9. How many restaurants in the dataset allow online delivery? **(1pt)** Write down your answer and show code used to come up with the answer.

In [33]:
restaurants_with_online_delivery = merged_df[['name','has_online_delivery']].drop_duplicates('name')['has_online_delivery'].sum()
print('There are', restaurants_with_online_delivery, 'restaurants that allow online delivery.')

There are 0 restaurants that allow online delivery.

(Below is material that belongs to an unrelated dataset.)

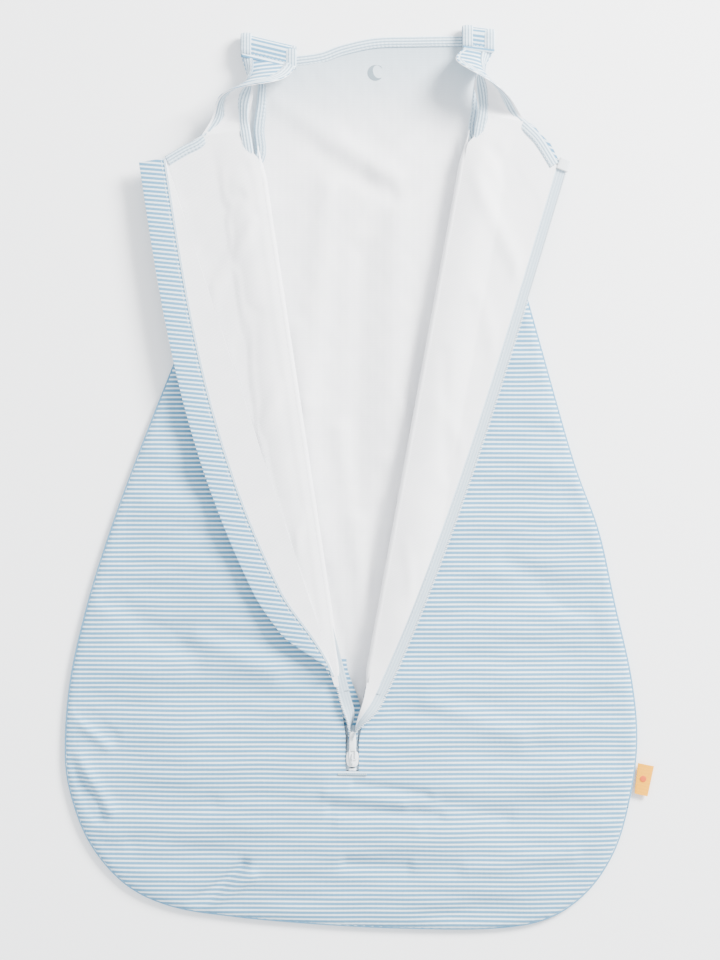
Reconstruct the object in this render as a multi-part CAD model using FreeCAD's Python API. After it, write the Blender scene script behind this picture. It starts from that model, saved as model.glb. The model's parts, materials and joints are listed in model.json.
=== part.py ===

10. Which locatlity has more expensive food? Poblacion or Salcedo Village? **(3pts)** Write down your answer and show code used to come up with the answer.


In [34]:
poblacion_avg_cost = merged_df[merged_df['locality'] == 'Poblacion']['average_cost_for_two'].mean()
salcedo_avg_cost = merged_df[merged_df['locality'] == 'Salcedo Village']['average_cost_for_two'].mean()

print()
if poblacion_avg_cost > salcedo_avg_cost:
  print('Poblacion has more expensive food.')
else:
  print('Salcedo Village has more expensive food.')


Salcedo Village has more expensive food.